Your task is to give the data again, exactly, with every line intact.
++++++
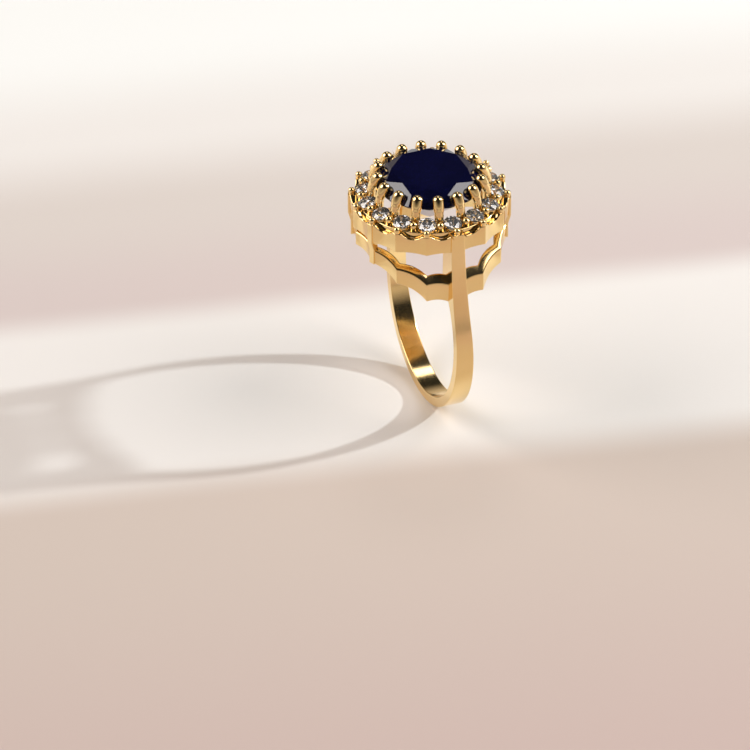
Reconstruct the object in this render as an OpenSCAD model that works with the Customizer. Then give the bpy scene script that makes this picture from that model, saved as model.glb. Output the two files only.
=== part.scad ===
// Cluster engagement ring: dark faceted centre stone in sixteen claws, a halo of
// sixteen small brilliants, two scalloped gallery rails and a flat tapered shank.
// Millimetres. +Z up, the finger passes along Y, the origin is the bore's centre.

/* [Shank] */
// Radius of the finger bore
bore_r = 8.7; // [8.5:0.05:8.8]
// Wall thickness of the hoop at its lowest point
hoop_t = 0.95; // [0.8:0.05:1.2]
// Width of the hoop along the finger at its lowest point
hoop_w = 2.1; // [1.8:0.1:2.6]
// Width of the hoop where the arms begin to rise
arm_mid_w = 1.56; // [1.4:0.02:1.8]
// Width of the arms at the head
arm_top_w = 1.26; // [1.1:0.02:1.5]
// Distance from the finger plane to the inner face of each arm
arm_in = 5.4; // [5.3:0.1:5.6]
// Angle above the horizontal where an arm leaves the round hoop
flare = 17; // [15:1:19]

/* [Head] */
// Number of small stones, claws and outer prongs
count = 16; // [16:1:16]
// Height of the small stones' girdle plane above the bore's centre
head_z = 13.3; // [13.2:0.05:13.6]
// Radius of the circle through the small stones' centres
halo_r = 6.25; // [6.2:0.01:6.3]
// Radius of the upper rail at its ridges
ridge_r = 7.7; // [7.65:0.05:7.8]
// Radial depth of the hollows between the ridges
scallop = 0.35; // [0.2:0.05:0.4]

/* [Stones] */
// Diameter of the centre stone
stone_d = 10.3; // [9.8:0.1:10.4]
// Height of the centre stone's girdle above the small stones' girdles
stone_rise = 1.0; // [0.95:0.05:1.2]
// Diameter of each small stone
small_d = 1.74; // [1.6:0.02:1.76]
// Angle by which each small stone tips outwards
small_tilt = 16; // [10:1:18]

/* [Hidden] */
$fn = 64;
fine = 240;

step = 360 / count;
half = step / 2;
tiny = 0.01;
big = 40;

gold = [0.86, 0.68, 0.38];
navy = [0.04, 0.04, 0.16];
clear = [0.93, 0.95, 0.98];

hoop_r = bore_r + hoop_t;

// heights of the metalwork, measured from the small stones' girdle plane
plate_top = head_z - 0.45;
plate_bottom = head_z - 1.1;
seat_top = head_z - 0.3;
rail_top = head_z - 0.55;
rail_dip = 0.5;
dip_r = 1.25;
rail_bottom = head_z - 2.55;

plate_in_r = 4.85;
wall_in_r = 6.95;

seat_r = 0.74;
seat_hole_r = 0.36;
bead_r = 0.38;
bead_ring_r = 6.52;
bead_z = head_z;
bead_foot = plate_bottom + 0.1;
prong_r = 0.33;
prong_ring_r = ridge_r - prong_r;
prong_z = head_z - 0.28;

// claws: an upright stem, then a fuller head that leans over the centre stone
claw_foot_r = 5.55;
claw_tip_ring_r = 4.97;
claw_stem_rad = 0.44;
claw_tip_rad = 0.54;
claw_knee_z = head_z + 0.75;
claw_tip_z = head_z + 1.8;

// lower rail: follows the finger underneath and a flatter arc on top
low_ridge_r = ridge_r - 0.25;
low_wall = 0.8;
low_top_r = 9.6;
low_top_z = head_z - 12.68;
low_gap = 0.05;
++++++
■ Written answer:
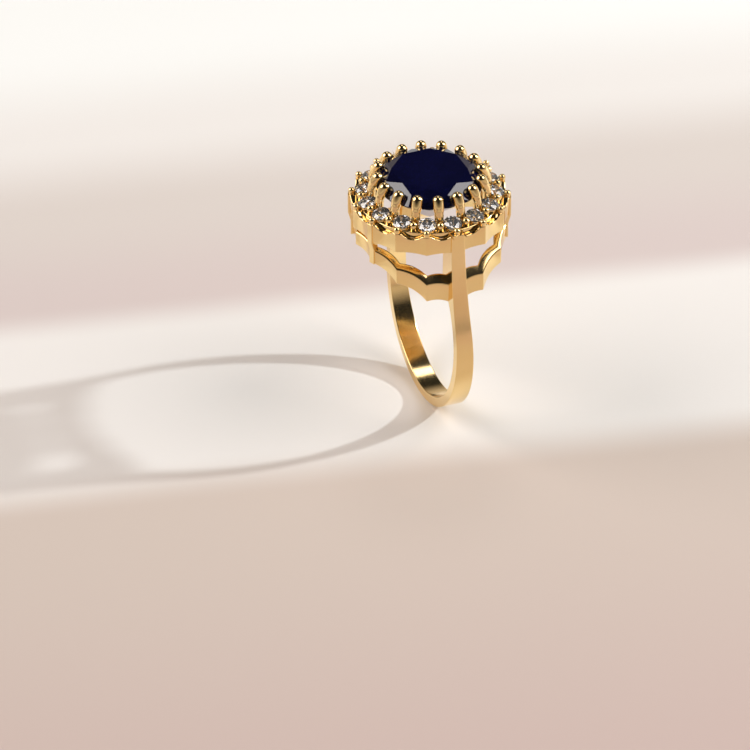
Reconstruct the object in this render as an OpenSCAD model that works with the Customizer. Then give the bpy scene script that makes this picture from that model, saved as model.glb. Output the two files only.
=== part.scad ===
// Cluster engagement ring: dark faceted centre stone in sixteen claws, a halo of
// sixteen small brilliants, two scalloped gallery rails and a flat tapered shank.
// Millimetres. +Z up, the finger passes along Y, the origin is the bore's centre.

/* [Shank] */
// Radius of the finger bore
bore_r = 8.7; // [8.5:0.05:8.8]
// Wall thickness of the hoop at its lowest point
hoop_t = 0.95; // [0.8:0.05:1.2]
// Width of the hoop along the finger at its lowest point
hoop_w = 2.1; // [1.8:0.1:2.6]
// Width of the hoop where the arms begin to rise
arm_mid_w = 1.56; // [1.4:0.02:1.8]
// Width of the arms at the head
arm_top_w = 1.26; // [1.1:0.02:1.5]
// Distance from the finger plane to the inner face of each arm
arm_in = 5.4; // [5.3:0.1:5.6]
// Angle above the horizontal where an arm leaves the round hoop
flare = 17; // [15:1:19]

/* [Head] */
// Number of small stones, claws and outer prongs
count = 16; // [16:1:16]
// Height of the small stones' girdle plane above the bore's centre
head_z = 13.3; // [13.2:0.05:13.6]
// Radius of the circle through the small stones' centres
halo_r = 6.25; // [6.2:0.01:6.3]
// Radius of the upper rail at its ridges
ridge_r = 7.7; // [7.65:0.05:7.8]
// Radial depth of the hollows between the ridges
scallop = 0.35; // [0.2:0.05:0.4]

/* [Stones] */
// Diameter of the centre stone
stone_d = 10.3; // [9.8:0.1:10.4]
// Height of the centre stone's girdle above the small stones' girdles
stone_rise = 1.0; // [0.95:0.05:1.2]
// Diameter of each small stone
small_d = 1.74; // [1.6:0.02:1.76]
// Angle by which each small stone tips outwards
small_tilt = 16; // [10:1:18]

/* [Hidden] */
$fn = 64;
fine = 240;

step = 360 / count;
half = step / 2;
tiny = 0.01;
big = 40;

gold = [0.86, 0.68, 0.38];
navy = [0.04, 0.04, 0.16];
clear = [0.93, 0.95, 0.98];

hoop_r = bore_r + hoop_t;

// heights of the metalwork, measured from the small stones' girdle plane
plate_top = head_z - 0.45;
plate_bottom = head_z - 1.1;
seat_top = head_z - 0.3;
rail_top = head_z - 0.55;
rail_dip = 0.5;
dip_r = 1.25;
rail_bottom = head_z - 2.55;

plate_in_r = 4.85;
wall_in_r = 6.95;

seat_r = 0.74;
seat_hole_r = 0.36;
bead_r = 0.38;
bead_ring_r = 6.52;
bead_z = head_z;
bead_foot = plate_bottom + 0.1;
prong_r = 0.33;
prong_ring_r = ridge_r - prong_r;
prong_z = head_z - 0.28;

// claws: an upright stem, then a fuller head that leans over the centre stone
claw_foot_r = 5.55;
claw_tip_ring_r = 4.97;
claw_stem_rad = 0.44;
claw_tip_rad = 0.54;
claw_knee_z = head_z + 0.75;
claw_tip_z = head_z + 1.8;

// lower rail: follows the finger underneath and a flatter arc on top
low_ridge_r = ridge_r - 0.25;
low_wall = 0.8;
low_top_r = 9.6;
low_top_z = head_z - 12.68;
low_gap = 0.05;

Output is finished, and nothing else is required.